◆ **Object modeling scripts**:
□ □ □ □

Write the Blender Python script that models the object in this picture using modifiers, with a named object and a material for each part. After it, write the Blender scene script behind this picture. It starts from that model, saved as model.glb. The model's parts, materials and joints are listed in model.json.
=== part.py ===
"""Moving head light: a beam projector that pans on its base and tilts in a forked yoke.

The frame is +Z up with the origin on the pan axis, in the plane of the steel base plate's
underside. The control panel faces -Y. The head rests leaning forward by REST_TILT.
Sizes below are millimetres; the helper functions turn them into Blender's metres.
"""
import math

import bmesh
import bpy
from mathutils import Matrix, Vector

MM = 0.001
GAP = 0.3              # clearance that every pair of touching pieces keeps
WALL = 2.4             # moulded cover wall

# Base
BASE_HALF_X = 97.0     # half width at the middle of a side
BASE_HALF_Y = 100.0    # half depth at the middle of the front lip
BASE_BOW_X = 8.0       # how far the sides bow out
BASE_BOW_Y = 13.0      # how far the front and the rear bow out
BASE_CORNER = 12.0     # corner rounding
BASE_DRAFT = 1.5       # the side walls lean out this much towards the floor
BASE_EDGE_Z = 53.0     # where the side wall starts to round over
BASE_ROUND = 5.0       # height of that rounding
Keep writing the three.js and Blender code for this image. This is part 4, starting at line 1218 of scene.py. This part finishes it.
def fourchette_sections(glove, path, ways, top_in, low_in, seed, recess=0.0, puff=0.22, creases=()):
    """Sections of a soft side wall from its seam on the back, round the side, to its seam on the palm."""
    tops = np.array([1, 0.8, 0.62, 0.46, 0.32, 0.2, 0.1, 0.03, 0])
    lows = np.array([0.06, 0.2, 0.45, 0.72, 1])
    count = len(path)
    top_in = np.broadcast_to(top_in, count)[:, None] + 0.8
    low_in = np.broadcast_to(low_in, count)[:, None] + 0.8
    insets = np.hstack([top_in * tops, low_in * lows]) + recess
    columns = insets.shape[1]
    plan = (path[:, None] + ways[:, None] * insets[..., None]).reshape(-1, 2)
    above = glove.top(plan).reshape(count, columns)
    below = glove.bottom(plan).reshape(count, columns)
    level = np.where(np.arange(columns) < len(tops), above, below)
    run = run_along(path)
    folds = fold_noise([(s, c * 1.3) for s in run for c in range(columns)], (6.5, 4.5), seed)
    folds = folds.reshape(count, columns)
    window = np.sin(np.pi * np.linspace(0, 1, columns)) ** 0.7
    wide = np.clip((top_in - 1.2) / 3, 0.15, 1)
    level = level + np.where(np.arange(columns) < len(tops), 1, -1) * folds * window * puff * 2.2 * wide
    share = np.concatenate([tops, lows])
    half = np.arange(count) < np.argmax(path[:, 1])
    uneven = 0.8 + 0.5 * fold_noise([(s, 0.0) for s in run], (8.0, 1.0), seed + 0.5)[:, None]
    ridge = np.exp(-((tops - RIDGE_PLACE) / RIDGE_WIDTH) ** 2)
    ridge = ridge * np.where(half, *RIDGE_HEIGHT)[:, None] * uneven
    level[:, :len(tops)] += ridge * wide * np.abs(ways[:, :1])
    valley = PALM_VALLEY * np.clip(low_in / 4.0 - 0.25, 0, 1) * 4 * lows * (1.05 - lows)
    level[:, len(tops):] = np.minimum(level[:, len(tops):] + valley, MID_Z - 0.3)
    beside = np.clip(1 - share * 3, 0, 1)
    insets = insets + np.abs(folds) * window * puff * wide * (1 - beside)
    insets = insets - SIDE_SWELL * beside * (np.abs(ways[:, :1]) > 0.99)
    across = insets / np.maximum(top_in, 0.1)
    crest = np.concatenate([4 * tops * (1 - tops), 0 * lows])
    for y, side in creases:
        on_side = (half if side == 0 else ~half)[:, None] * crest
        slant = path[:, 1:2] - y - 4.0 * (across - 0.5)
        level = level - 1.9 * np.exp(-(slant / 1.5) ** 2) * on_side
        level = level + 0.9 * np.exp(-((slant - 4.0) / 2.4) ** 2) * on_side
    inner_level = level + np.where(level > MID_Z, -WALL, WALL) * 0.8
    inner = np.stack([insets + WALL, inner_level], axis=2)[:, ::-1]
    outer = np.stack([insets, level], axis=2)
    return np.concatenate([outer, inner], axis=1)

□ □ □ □

◆ **AIM**: Quote the data above in full, changing nothing.

◆ **COMPLETED EXERCISE**:
Write the Blender Python script that models the object in this picture using modifiers, with a named object and a material for each part. After it, write the Blender scene script behind this picture. It starts from that model, saved as model.glb. The model's parts, materials and joints are listed in model.json.
=== part.py ===
"""Moving head light: a beam projector that pans on its base and tilts in a forked yoke.

The frame is +Z up with the origin on the pan axis, in the plane of the steel base plate's
underside. The control panel faces -Y. The head rests leaning forward by REST_TILT.
Sizes below are millimetres; the helper functions turn them into Blender's metres.
"""
import math

import bmesh
import bpy
from mathutils import Matrix, Vector

MM = 0.001
GAP = 0.3              # clearance that every pair of touching pieces keeps
WALL = 2.4             # moulded cover wall

# Base
BASE_HALF_X = 97.0     # half width at the middle of a side
BASE_HALF_Y = 100.0    # half depth at the middle of the front lip
BASE_BOW_X = 8.0       # how far the sides bow out
BASE_BOW_Y = 13.0      # how far the front and the rear bow out
BASE_CORNER = 12.0     # corner rounding
BASE_DRAFT = 1.5       # the side walls lean out this much towards the floor
BASE_EDGE_Z = 53.0     # where the side wall starts to round over
BASE_ROUND = 5.0       # height of that rounding
Keep writing the three.js and Blender code for this image. This is part 4, starting at line 1218 of scene.py. This part finishes it.
def fourchette_sections(glove, path, ways, top_in, low_in, seed, recess=0.0, puff=0.22, creases=()):
    """Sections of a soft side wall from its seam on the back, round the side, to its seam on the palm."""
    tops = np.array([1, 0.8, 0.62, 0.46, 0.32, 0.2, 0.1, 0.03, 0])
    lows = np.array([0.06, 0.2, 0.45, 0.72, 1])
    count = len(path)
    top_in = np.broadcast_to(top_in, count)[:, None] + 0.8
    low_in = np.broadcast_to(low_in, count)[:, None] + 0.8
    insets = np.hstack([top_in * tops, low_in * lows]) + recess
    columns = insets.shape[1]
    plan = (path[:, None] + ways[:, None] * insets[..., None]).reshape(-1, 2)
    above = glove.top(plan).reshape(count, columns)
    below = glove.bottom(plan).reshape(count, columns)
    level = np.where(np.arange(columns) < len(tops), above, below)
    run = run_along(path)
    folds = fold_noise([(s, c * 1.3) for s in run for c in range(columns)], (6.5, 4.5), seed)
    folds = folds.reshape(count, columns)
    window = np.sin(np.pi * np.linspace(0, 1, columns)) ** 0.7
    wide = np.clip((top_in - 1.2) / 3, 0.15, 1)
    level = level + np.where(np.arange(columns) < len(tops), 1, -1) * folds * window * puff * 2.2 * wide
    share = np.concatenate([tops, lows])
    half = np.arange(count) < np.argmax(path[:, 1])
    uneven = 0.8 + 0.5 * fold_noise([(s, 0.0) for s in run], (8.0, 1.0), seed + 0.5)[:, None]
    ridge = np.exp(-((tops - RIDGE_PLACE) / RIDGE_WIDTH) ** 2)
    ridge = ridge * np.where(half, *RIDGE_HEIGHT)[:, None] * uneven
    level[:, :len(tops)] += ridge * wide * np.abs(ways[:, :1])
    valley = PALM_VALLEY * np.clip(low_in / 4.0 - 0.25, 0, 1) * 4 * lows * (1.05 - lows)
    level[:, len(tops):] = np.minimum(level[:, len(tops):] + valley, MID_Z - 0.3)
    beside = np.clip(1 - share * 3, 0, 1)
    insets = insets + np.abs(folds) * window * puff * wide * (1 - beside)
    insets = insets - SIDE_SWELL * beside * (np.abs(ways[:, :1]) > 0.99)
    across = insets / np.maximum(top_in, 0.1)
    crest = np.concatenate([4 * tops * (1 - tops), 0 * lows])
    for y, side in creases:
        on_side = (half if side == 0 else ~half)[:, None] * crest
        slant = path[:, 1:2] - y - 4.0 * (across - 0.5)
        level = level - 1.9 * np.exp(-(slant / 1.5) ** 2) * on_side
        level = level + 0.9 * np.exp(-((slant - 4.0) / 2.4) ** 2) * on_side
    inner_level = level + np.where(level > MID_Z, -WALL, WALL) * 0.8
    inner = np.stack([insets + WALL, inner_level], axis=2)[:, ::-1]
    outer = np.stack([insets, level], axis=2)
    return np.concatenate([outer, inner], axis=1)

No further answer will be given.